• [Dataset section]:
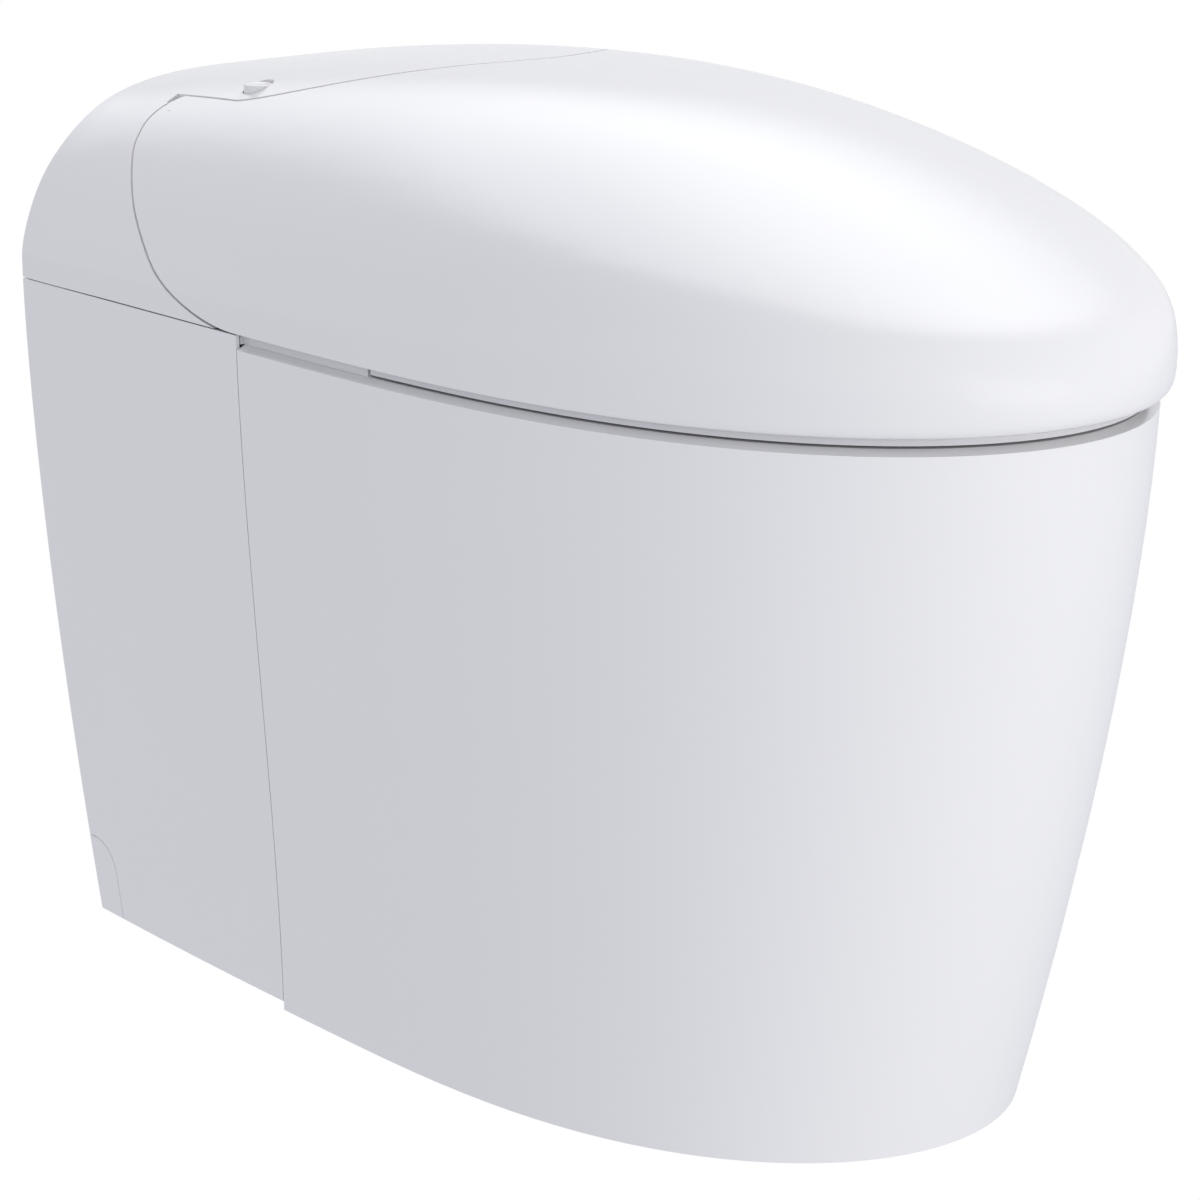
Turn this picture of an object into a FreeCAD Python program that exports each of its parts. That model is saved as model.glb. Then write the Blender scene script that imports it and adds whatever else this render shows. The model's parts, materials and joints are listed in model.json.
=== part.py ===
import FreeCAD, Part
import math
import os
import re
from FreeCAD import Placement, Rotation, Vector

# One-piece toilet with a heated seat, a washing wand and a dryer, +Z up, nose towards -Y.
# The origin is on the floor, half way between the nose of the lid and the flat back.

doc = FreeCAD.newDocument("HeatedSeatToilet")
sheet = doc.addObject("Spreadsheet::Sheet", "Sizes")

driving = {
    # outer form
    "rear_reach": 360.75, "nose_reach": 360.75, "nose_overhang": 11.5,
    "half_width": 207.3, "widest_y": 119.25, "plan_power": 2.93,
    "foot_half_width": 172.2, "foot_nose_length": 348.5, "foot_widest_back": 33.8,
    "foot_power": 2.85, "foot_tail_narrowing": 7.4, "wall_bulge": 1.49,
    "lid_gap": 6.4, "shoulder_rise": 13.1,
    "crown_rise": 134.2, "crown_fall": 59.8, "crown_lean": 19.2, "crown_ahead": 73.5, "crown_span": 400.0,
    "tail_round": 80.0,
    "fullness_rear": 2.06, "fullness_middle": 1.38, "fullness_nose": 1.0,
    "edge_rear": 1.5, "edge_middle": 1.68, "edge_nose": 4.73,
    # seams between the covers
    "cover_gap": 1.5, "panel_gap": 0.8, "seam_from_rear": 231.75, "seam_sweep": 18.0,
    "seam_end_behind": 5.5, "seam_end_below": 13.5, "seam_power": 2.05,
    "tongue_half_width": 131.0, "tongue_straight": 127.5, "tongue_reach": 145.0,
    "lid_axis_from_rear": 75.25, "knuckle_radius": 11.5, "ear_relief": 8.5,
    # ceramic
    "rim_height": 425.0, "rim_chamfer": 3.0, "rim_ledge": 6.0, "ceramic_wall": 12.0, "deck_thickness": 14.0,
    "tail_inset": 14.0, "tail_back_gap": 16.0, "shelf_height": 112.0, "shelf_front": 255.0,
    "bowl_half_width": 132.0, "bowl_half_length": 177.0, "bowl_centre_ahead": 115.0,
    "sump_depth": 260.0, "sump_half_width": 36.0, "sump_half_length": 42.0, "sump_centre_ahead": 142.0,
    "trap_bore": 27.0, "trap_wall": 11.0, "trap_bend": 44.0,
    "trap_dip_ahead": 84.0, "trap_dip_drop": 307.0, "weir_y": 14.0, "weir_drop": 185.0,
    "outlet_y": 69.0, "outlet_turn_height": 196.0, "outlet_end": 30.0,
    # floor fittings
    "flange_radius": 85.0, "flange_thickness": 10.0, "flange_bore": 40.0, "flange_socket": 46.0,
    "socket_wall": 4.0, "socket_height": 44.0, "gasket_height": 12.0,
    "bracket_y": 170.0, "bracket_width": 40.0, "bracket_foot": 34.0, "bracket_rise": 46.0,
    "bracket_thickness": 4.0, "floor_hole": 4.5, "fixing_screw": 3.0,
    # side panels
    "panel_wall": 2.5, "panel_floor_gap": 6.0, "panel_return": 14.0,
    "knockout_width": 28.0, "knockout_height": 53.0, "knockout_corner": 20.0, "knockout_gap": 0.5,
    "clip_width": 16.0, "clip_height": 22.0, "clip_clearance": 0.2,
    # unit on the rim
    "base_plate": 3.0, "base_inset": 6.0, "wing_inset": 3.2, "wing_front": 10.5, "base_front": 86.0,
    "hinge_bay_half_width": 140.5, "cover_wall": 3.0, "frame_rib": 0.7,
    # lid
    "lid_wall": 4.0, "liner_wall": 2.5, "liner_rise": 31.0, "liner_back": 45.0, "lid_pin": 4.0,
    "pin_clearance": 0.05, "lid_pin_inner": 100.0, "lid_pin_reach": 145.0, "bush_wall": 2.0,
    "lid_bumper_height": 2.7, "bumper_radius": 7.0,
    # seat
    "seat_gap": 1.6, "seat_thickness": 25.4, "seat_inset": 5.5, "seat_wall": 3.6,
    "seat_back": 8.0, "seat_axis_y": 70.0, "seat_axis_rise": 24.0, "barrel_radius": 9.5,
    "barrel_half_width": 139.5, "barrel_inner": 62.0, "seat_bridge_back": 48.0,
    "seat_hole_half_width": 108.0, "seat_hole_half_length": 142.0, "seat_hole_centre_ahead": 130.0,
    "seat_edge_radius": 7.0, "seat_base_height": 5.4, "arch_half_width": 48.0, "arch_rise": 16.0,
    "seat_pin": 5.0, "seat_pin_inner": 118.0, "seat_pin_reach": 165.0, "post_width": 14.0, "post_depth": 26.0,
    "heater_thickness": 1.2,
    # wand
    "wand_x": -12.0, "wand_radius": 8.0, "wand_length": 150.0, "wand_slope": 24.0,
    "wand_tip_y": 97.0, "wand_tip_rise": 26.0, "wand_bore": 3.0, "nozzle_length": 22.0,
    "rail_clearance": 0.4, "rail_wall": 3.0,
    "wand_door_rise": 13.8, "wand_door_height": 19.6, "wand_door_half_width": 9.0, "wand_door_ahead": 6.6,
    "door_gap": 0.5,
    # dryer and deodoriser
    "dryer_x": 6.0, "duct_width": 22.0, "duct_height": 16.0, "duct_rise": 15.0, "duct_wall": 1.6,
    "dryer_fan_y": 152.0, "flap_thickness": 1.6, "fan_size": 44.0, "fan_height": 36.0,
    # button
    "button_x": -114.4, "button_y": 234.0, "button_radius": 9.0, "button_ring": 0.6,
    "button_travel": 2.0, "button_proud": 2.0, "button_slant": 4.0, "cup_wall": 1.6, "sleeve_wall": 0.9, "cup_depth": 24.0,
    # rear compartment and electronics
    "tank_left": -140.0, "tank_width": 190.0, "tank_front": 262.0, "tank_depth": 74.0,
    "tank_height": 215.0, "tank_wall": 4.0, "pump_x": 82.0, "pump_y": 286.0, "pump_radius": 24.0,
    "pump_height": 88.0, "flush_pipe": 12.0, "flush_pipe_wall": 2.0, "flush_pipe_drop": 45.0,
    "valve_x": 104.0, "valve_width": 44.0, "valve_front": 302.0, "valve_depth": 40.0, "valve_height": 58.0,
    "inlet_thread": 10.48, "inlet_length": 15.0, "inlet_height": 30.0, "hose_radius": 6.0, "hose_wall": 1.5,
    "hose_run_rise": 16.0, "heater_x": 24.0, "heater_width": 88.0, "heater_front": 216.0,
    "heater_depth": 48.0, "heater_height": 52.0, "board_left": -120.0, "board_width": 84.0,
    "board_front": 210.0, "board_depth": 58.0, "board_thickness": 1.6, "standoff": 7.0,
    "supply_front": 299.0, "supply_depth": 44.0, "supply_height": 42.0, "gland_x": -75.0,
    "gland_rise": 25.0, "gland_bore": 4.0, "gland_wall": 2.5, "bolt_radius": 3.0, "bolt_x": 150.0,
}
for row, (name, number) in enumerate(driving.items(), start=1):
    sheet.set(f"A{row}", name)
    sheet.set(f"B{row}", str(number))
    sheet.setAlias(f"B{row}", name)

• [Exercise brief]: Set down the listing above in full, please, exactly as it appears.

• [Final answer]:
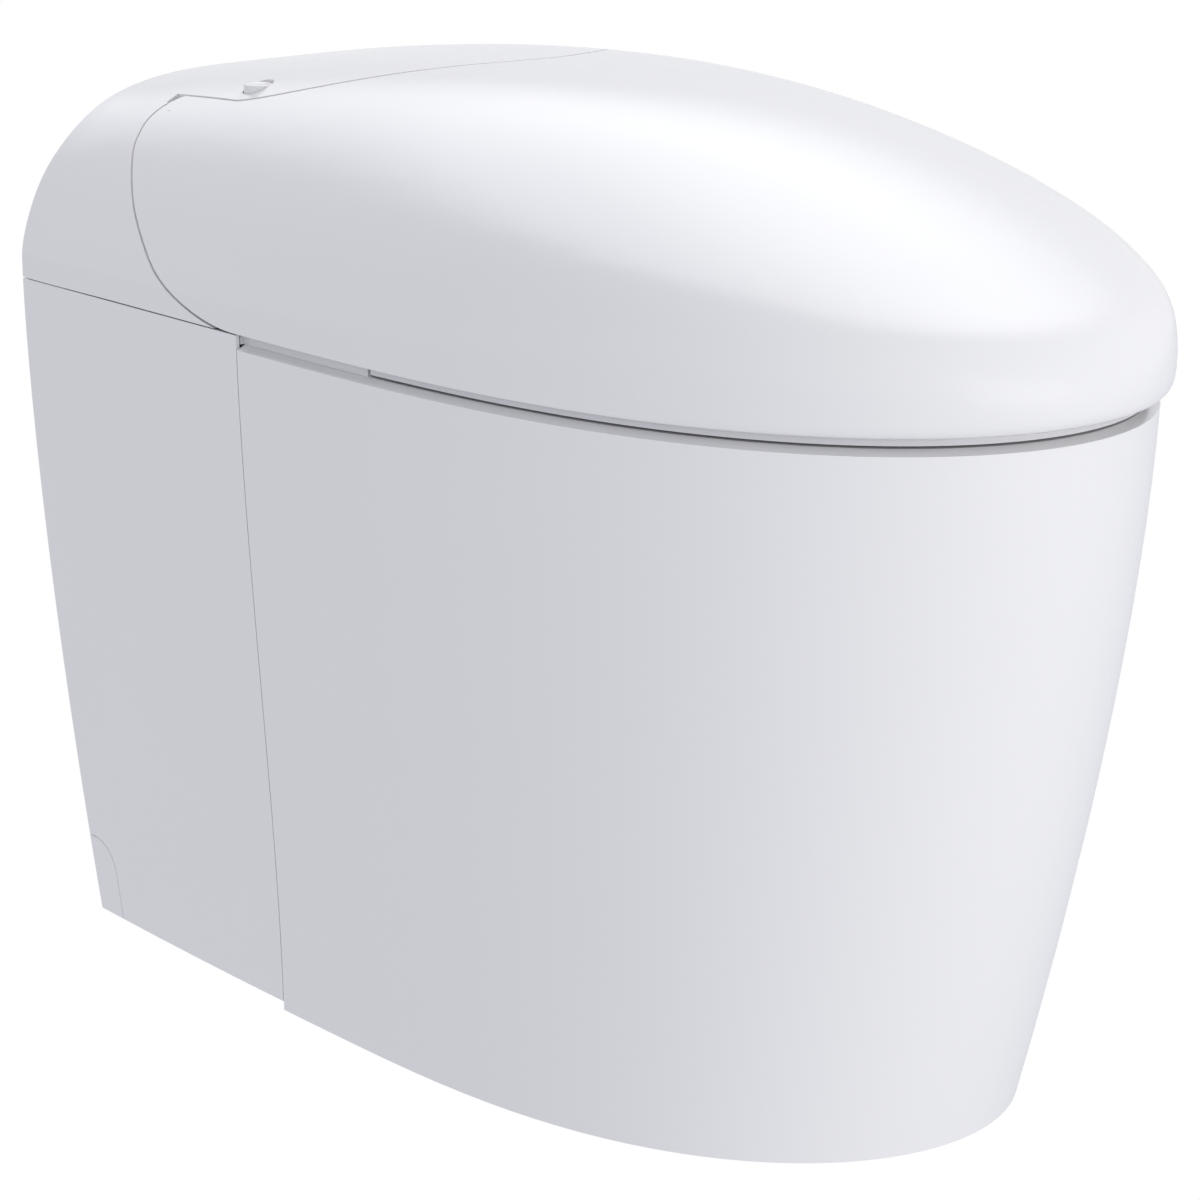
Turn this picture of an object into a FreeCAD Python program that exports each of its parts. That model is saved as model.glb. Then write the Blender scene script that imports it and adds whatever else this render shows. The model's parts, materials and joints are listed in model.json.
=== part.py ===
import FreeCAD, Part
import math
import os
import re
from FreeCAD import Placement, Rotation, Vector

# One-piece toilet with a heated seat, a washing wand and a dryer, +Z up, nose towards -Y.
# The origin is on the floor, half way between the nose of the lid and the flat back.

doc = FreeCAD.newDocument("HeatedSeatToilet")
sheet = doc.addObject("Spreadsheet::Sheet", "Sizes")

driving = {
    # outer form
    "rear_reach": 360.75, "nose_reach": 360.75, "nose_overhang": 11.5,
    "half_width": 207.3, "widest_y": 119.25, "plan_power": 2.93,
    "foot_half_width": 172.2, "foot_nose_length": 348.5, "foot_widest_back": 33.8,
    "foot_power": 2.85, "foot_tail_narrowing": 7.4, "wall_bulge": 1.49,
    "lid_gap": 6.4, "shoulder_rise": 13.1,
    "crown_rise": 134.2, "crown_fall": 59.8, "crown_lean": 19.2, "crown_ahead": 73.5, "crown_span": 400.0,
    "tail_round": 80.0,
    "fullness_rear": 2.06, "fullness_middle": 1.38, "fullness_nose": 1.0,
    "edge_rear": 1.5, "edge_middle": 1.68, "edge_nose": 4.73,
    # seams between the covers
    "cover_gap": 1.5, "panel_gap": 0.8, "seam_from_rear": 231.75, "seam_sweep": 18.0,
    "seam_end_behind": 5.5, "seam_end_below": 13.5, "seam_power": 2.05,
    "tongue_half_width": 131.0, "tongue_straight": 127.5, "tongue_reach": 145.0,
    "lid_axis_from_rear": 75.25, "knuckle_radius": 11.5, "ear_relief": 8.5,
    # ceramic
    "rim_height": 425.0, "rim_chamfer": 3.0, "rim_ledge": 6.0, "ceramic_wall": 12.0, "deck_thickness": 14.0,
    "tail_inset": 14.0, "tail_back_gap": 16.0, "shelf_height": 112.0, "shelf_front": 255.0,
    "bowl_half_width": 132.0, "bowl_half_length": 177.0, "bowl_centre_ahead": 115.0,
    "sump_depth": 260.0, "sump_half_width": 36.0, "sump_half_length": 42.0, "sump_centre_ahead": 142.0,
    "trap_bore": 27.0, "trap_wall": 11.0, "trap_bend": 44.0,
    "trap_dip_ahead": 84.0, "trap_dip_drop": 307.0, "weir_y": 14.0, "weir_drop": 185.0,
    "outlet_y": 69.0, "outlet_turn_height": 196.0, "outlet_end": 30.0,
    # floor fittings
    "flange_radius": 85.0, "flange_thickness": 10.0, "flange_bore": 40.0, "flange_socket": 46.0,
    "socket_wall": 4.0, "socket_height": 44.0, "gasket_height": 12.0,
    "bracket_y": 170.0, "bracket_width": 40.0, "bracket_foot": 34.0, "bracket_rise": 46.0,
    "bracket_thickness": 4.0, "floor_hole": 4.5, "fixing_screw": 3.0,
    # side panels
    "panel_wall": 2.5, "panel_floor_gap": 6.0, "panel_return": 14.0,
    "knockout_width": 28.0, "knockout_height": 53.0, "knockout_corner": 20.0, "knockout_gap": 0.5,
    "clip_width": 16.0, "clip_height": 22.0, "clip_clearance": 0.2,
    # unit on the rim
    "base_plate": 3.0, "base_inset": 6.0, "wing_inset": 3.2, "wing_front": 10.5, "base_front": 86.0,
    "hinge_bay_half_width": 140.5, "cover_wall": 3.0, "frame_rib": 0.7,
    # lid
    "lid_wall": 4.0, "liner_wall": 2.5, "liner_rise": 31.0, "liner_back": 45.0, "lid_pin": 4.0,
    "pin_clearance": 0.05, "lid_pin_inner": 100.0, "lid_pin_reach": 145.0, "bush_wall": 2.0,
    "lid_bumper_height": 2.7, "bumper_radius": 7.0,
    # seat
    "seat_gap": 1.6, "seat_thickness": 25.4, "seat_inset": 5.5, "seat_wall": 3.6,
    "seat_back": 8.0, "seat_axis_y": 70.0, "seat_axis_rise": 24.0, "barrel_radius": 9.5,
    "barrel_half_width": 139.5, "barrel_inner": 62.0, "seat_bridge_back": 48.0,
    "seat_hole_half_width": 108.0, "seat_hole_half_length": 142.0, "seat_hole_centre_ahead": 130.0,
    "seat_edge_radius": 7.0, "seat_base_height": 5.4, "arch_half_width": 48.0, "arch_rise": 16.0,
    "seat_pin": 5.0, "seat_pin_inner": 118.0, "seat_pin_reach": 165.0, "post_width": 14.0, "post_depth": 26.0,
    "heater_thickness": 1.2,
    # wand
    "wand_x": -12.0, "wand_radius": 8.0, "wand_length": 150.0, "wand_slope": 24.0,
    "wand_tip_y": 97.0, "wand_tip_rise": 26.0, "wand_bore": 3.0, "nozzle_length": 22.0,
    "rail_clearance": 0.4, "rail_wall": 3.0,
    "wand_door_rise": 13.8, "wand_door_height": 19.6, "wand_door_half_width": 9.0, "wand_door_ahead": 6.6,
    "door_gap": 0.5,
    # dryer and deodoriser
    "dryer_x": 6.0, "duct_width": 22.0, "duct_height": 16.0, "duct_rise": 15.0, "duct_wall": 1.6,
    "dryer_fan_y": 152.0, "flap_thickness": 1.6, "fan_size": 44.0, "fan_height": 36.0,
    # button
    "button_x": -114.4, "button_y": 234.0, "button_radius": 9.0, "button_ring": 0.6,
    "button_travel": 2.0, "button_proud": 2.0, "button_slant": 4.0, "cup_wall": 1.6, "sleeve_wall": 0.9, "cup_depth": 24.0,
    # rear compartment and electronics
    "tank_left": -140.0, "tank_width": 190.0, "tank_front": 262.0, "tank_depth": 74.0,
    "tank_height": 215.0, "tank_wall": 4.0, "pump_x": 82.0, "pump_y": 286.0, "pump_radius": 24.0,
    "pump_height": 88.0, "flush_pipe": 12.0, "flush_pipe_wall": 2.0, "flush_pipe_drop": 45.0,
    "valve_x": 104.0, "valve_width": 44.0, "valve_front": 302.0, "valve_depth": 40.0, "valve_height": 58.0,
    "inlet_thread": 10.48, "inlet_length": 15.0, "inlet_height": 30.0, "hose_radius": 6.0, "hose_wall": 1.5,
    "hose_run_rise": 16.0, "heater_x": 24.0, "heater_width": 88.0, "heater_front": 216.0,
    "heater_depth": 48.0, "heater_height": 52.0, "board_left": -120.0, "board_width": 84.0,
    "board_front": 210.0, "board_depth": 58.0, "board_thickness": 1.6, "standoff": 7.0,
    "supply_front": 299.0, "supply_depth": 44.0, "supply_height": 42.0, "gland_x": -75.0,
    "gland_rise": 25.0, "gland_bore": 4.0, "gland_wall": 2.5, "bolt_radius": 3.0, "bolt_x": 150.0,
}
for row, (name, number) in enumerate(driving.items(), start=1):
    sheet.set(f"A{row}", name)
    sheet.set(f"B{row}", str(number))
    sheet.setAlias(f"B{row}", name)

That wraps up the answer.